## Exercise objective
Exactly the lines from the one containing "total = length_of(coil)" through the one containing "obj.data.transform(world)" must be returned; include both ends and nothing else.

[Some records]
══════

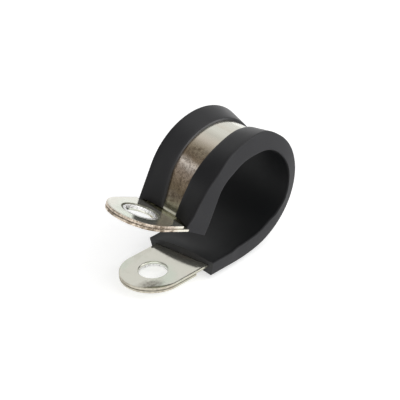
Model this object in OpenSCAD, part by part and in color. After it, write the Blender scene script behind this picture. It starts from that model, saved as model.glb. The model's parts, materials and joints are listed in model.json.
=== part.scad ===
// Rubber lined P clip for pipe, hose and cable.
// One steel strip is rolled into an open loop with a tab at each end.  A short
// reinforcing plate backs each tab and is clinched to it by a collar drawn out
// of the strip round the bolt hole.  A rubber channel grips the strip's edges.
//
// The pipe's axis is the Y axis, and the lower tab lies flat along -X.

/* [Strip] */
// Width of the steel strip
band_w = 15; // [13:0.5:17]
// Thickness of the steel strip
band_t = 0.65; // [0.6:0.05:1]

/* [Loop] */
// Bore of the rubber with the clip sprung open
bore_d = 23.2; // [20:0.2:32]
// Radius that eases the lower tab into the loop, to the strip's inner face
blend_r = 36; // [24:1:50]
// Angle turned by that easing arc
blend_angle = 12; // [8:1:16]
// Angle turned by the round part of the loop
loop_angle = 232; // [226:1:238]
// Straight run from the round part down to the upper tab
run_len = 7.6; // [6:0.2:9]

/* [Tabs] */
// Diameter of the bolt holes
bolt_d = 6.4; // [5.3:0.1:7]
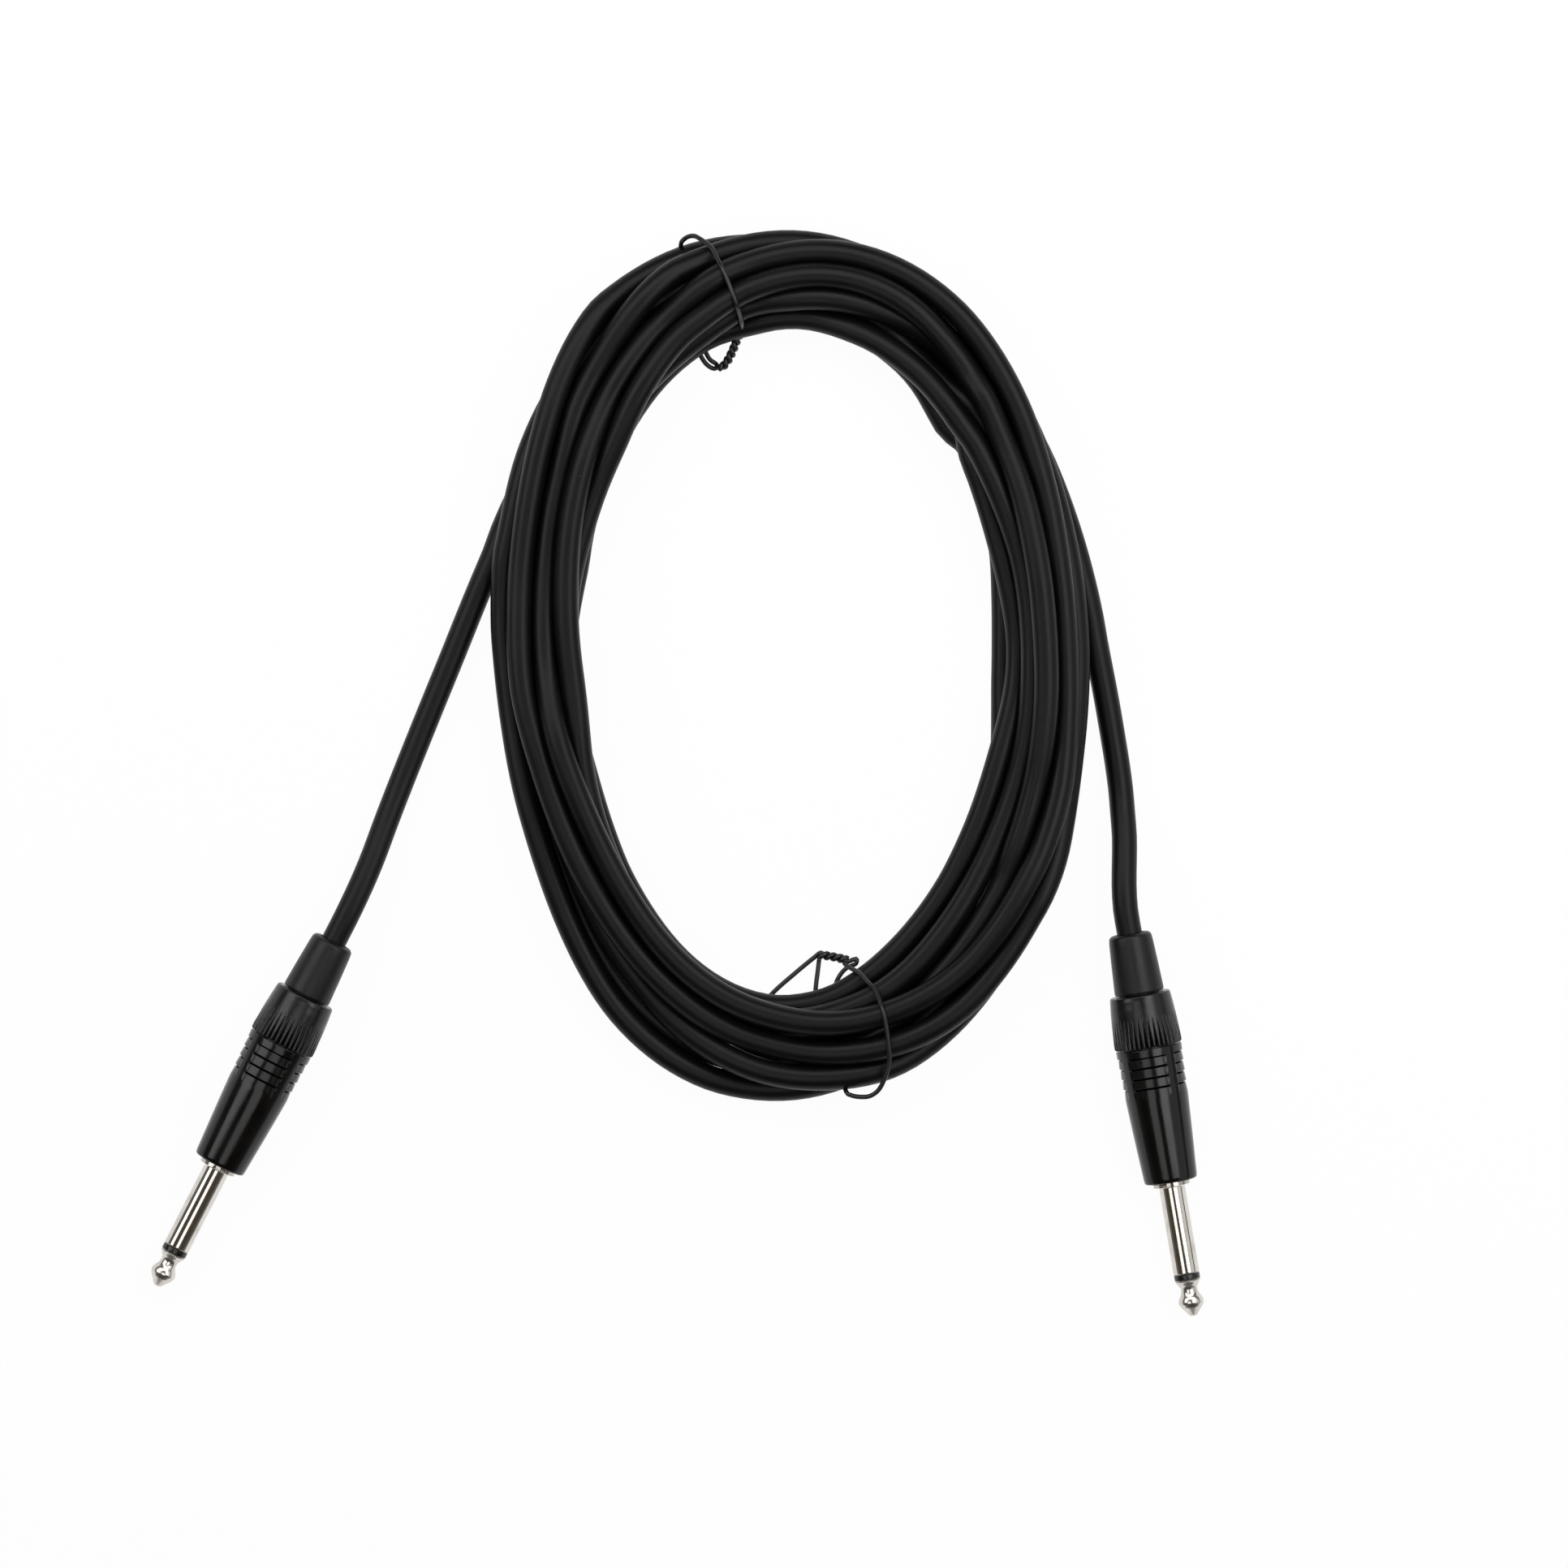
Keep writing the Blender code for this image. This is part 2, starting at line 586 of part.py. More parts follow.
def make_barrel(side, plug):
    """The tapered shell, with its grip grooves and the spigot for the nut."""
    def outer_r(s):
        return float(np.interp(s, (34.0, 38.3, 42.3, 48.5, 53.3, 63.2),
                               (6.5, 6.75, 7.0, 7.35, 7.6, 8.0)))

    profile = [(SPIGOT_R, SPIGOT_END), (SPIGOT_R, BARREL_END), (7.85, BARREL_END),
               (8.0, BARREL_END - 0.2)]
    for groove in reversed(GROOVES):
        profile += [(outer_r(groove), groove),
                    (outer_r(groove) - GROOVE_DEPTH, groove - 0.1),
                    (outer_r(groove - 2.2), groove - 2.2)]
    profile += [(outer_r(s), s) for s in (53.3, 48.5, 42.3, 38.3, 34.0)]
    profile += [(6.35, MOUTH + 0.2), (6.0, MOUTH), (4.5, MOUTH), (4.5, 35.2),
                (BARREL_BORE_R, 35.2), (BARREL_BORE_R, CORD_START), (5.6, CORD_START),
                (5.6, SPIGOT_END)]
    turned(f"barrel_{side}", profile, "satin black", plug)
    ring(f"liner_{side}", 5.2, BARREL_BORE_R - TOUCH_GAP, 36.0, 57.5, "clear film", plug)


def make_chuck(side, plug):
    """The collet round the cord, slotted from its rear end."""
    profile = ((4.6, 76.0), (5.3, 72.6), (5.3, CORD_START + 0.3),
               (CORD_BORE_R, CORD_START + 0.3), (CORD_BORE_R, 76.0))
    name = f"chuck_{side}"
    item = turned(name, profile, "white plastic", plug, 16)
    cross = bmesh.new()
    slot_start, slot_end = 67.0, 77.0
    for turn in (0.0, math.pi / 2):
        place = Matrix.Translation((0, 0, (slot_start + slot_end) / 2 * MM))
        size = Vector((12.0, 0.9, slot_end - slot_start)) * MM
        bmesh.ops.create_cube(
            cross, size=1.0,
            matrix=place @ Matrix.Rotation(turn + math.radians(11.25), 4, "Z")
            @ Matrix.Diagonal((*size, 1)))
    mesh = bpy.data.meshes.new(f"{name}_slots")
    cross.to_mesh(mesh)
    cross.free()
    combine(item, add_cutter(f"{name}_slots", mesh, plug), "DIFFERENCE")


def make_nut(side, plug):
    """The back nut. A star-shaped prism leaves flutes that deepen to the rim."""
    profile = (
        (6.9, NUT_END), (7.25, 78.9), (7.45, 78.0), (7.68, 76.0), (7.92, 73.0),
        (8.08, 70.0), (RIM_R, 68.0), (RIM_R, RIM), (7.9, BARREL_END + TOUCH_GAP),
        (SPIGOT_R + TOUCH_GAP, BARREL_END + TOUCH_GAP), (SPIGOT_R + TOUCH_GAP, 72.6),
        (5.7, 72.6), (5.7, 78.0), (4.9, 78.0), (4.9, NUT_END))
    name = f"back_nut_{side}"
    item = turned(name, profile, "satin black", plug)
    star = []
    for corner in range(2 * FLUTES):
        radius = FLUTE_CREST_R if corner % 2 else FLUTE_VALLEY_R
        angle = math.pi * corner / FLUTES
        star.append((radius * math.cos(angle), radius * math.sin(angle)))
    mesh = outline_mesh(f"{name}_star", star, 10)
    mesh.transform(Matrix.Translation((0, 0, 72 * MM)))
    combine(item, add_cutter(f"{name}_star", mesh, plug), "INTERSECT")


def make_boot(side, plug):
    """The rubber strain relief, its lip held inside the nut."""
    profile = (
        (CORD_BORE_R + 0.1, BOOT_END), (4.4, 93.9), (5.0, 93.4), (5.25, 92.6),
        (5.37, 91.5), (5.7, 86.0), (6.0, BOOT_START), (4.6, BOOT_START),
        (4.6, 77.7), (5.4, 77.7), (5.4, 76.6), (CORD_BORE_R, 76.6),
        (CORD_BORE_R, BOOT_END - 0.3))
    turned(f"boot_{side}", profile, "black rubber", plug)


def make_plug(side):
    plug = bpy.data.objects.new(f"plug_{side}", None)
    parts.objects.link(plug)
    place = plug_matrix(side)
    plug.location = place.translation * MM
    plug.rotation_euler = place.to_euler()
    plug.parent = ground
    for make in (make_tip, make_sleeve, make_wiring, make_barrel, make_chuck,
                 make_nut, make_boot):
        make(side, plug)


for item in list(bpy.data.objects):
    bpy.data.objects.remove(item, do_unlink=True)
parts = new_collection("instrument_cable")
cutters = new_collection("instrument_cable_cutters")
ground = bpy.data.objects.new("lead_origin", None)
parts.objects.link(ground)
ground.location = (-BOX_CENTRE[0] * MM, -BOX_CENTRE[1] * MM, 0.0)

coil = coil_points()
make_coil(coil)
tails = {
    "a": tail_points("a", coil[-1], unit(coil[-1] - coil[-2])),
    "b": tail_points("b", coil[0], unit(coil[0] - coil[1])),
}
for side, points in tails.items():
    make_tail(side, points)
for side in PLUGS:
    make_plug(side)
for name, tie in TIES.items():
    wire = tie_points(tie, coil)
    make_tie(name, wire)
    print(f"tie_{name}: least gap to itself {least_gap(wire, WIRE_D, 4 * WIRE_D):.2f} mm")
for item in parts.objects:
    if item.parent is None and item is not ground:
        item.parent = ground
for item in cutters.objects:
    if item.parent is None:
        item.parent = ground

total = length_of(coil) + sum(length_of(points) for points in tails.values())
print(f"cord_coil: least gap to itself {least_gap(coil, CORD_D, 100):.2f} mm")
print(f"cord: {total / 1000:.2f} m from plug to plug")
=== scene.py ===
"""An instrument lead, coiled in an oval and tied twice, seen from straight above.

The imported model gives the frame. The visible pieces are made here in more detail:
the cord, the wire ties, and each plug's turned, grooved and fluted parts. Sizes
are in millimetres and become metres where a mesh is made.
"""

import math

import bpy
import numpy as np
from mathutils import Euler, Matrix, Vector


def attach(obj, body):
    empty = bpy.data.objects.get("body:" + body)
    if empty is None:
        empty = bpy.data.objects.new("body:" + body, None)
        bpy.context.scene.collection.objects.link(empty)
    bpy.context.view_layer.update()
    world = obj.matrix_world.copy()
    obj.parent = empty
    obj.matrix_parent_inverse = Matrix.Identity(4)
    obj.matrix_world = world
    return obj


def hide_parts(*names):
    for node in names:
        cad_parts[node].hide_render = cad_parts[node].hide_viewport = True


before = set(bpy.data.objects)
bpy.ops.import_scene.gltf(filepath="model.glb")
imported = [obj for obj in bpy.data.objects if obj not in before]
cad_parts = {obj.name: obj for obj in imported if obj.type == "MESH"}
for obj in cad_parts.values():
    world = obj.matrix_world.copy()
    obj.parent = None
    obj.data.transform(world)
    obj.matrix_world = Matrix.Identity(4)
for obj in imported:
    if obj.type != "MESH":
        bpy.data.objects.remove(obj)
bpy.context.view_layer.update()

MM = 0.001

# ---------------------------------------------------------------- sizes

# Where the lead lies: the oval coil's frame is moved so that the whole lead's
# middle is at the origin
BOX_CENTRE = (-26.95, -25.29)

CORD_D = 6.1
CORD_R = CORD_D / 2
CORD_REST_Z = CORD_R + 0.02
CORD_BEVEL = 8               # fineness of the round section
CORD_STEP = 3.0              # between two points of the route

OVAL_HALF_WIDTH = 61.2
OVAL_HALF_LENGTH = 92.6
OVAL_TILT = math.radians(1.2)
OVAL_CENTRE = (0.0, 1.5)
STATION_ANGLE = 30           # degrees between two stations of the table
POINTS_PER_TURN = 72
POINT_ANGLE = 360 / POINTS_PER_TURN
TURN_SPACING = 1.01          # least distance between turns, in cord diameters
LAYER_STEP = 0.9             # rise from one layer to the next, in cord diameters
COIL_END_ANGLE = 165         # where the last turn leaves the bundle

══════

## Finished task
total = length_of(coil) + sum(length_of(points) for points in tails.values())
print(f"cord_coil: least gap to itself {least_gap(coil, CORD_D, 100):.2f} mm")
print(f"cord: {total / 1000:.2f} m from plug to plug")
=== scene.py ===
"""An instrument lead, coiled in an oval and tied twice, seen from straight above.

The imported model gives the frame. The visible pieces are made here in more detail:
the cord, the wire ties, and each plug's turned, grooved and fluted parts. Sizes
are in millimetres and become metres where a mesh is made.
"""

import math

import bpy
import numpy as np
from mathutils import Euler, Matrix, Vector


def attach(obj, body):
    empty = bpy.data.objects.get("body:" + body)
    if empty is None:
        empty = bpy.data.objects.new("body:" + body, None)
        bpy.context.scene.collection.objects.link(empty)
    bpy.context.view_layer.update()
    world = obj.matrix_world.copy()
    obj.parent = empty
    obj.matrix_parent_inverse = Matrix.Identity(4)
    obj.matrix_world = world
    return obj


def hide_parts(*names):
    for node in names:
        cad_parts[node].hide_render = cad_parts[node].hide_viewport = True


before = set(bpy.data.objects)
bpy.ops.import_scene.gltf(filepath="model.glb")
imported = [obj for obj in bpy.data.objects if obj not in before]
cad_parts = {obj.name: obj for obj in imported if obj.type == "MESH"}
for obj in cad_parts.values():
    world = obj.matrix_world.copy()
    obj.parent = None
    obj.data.transform(world)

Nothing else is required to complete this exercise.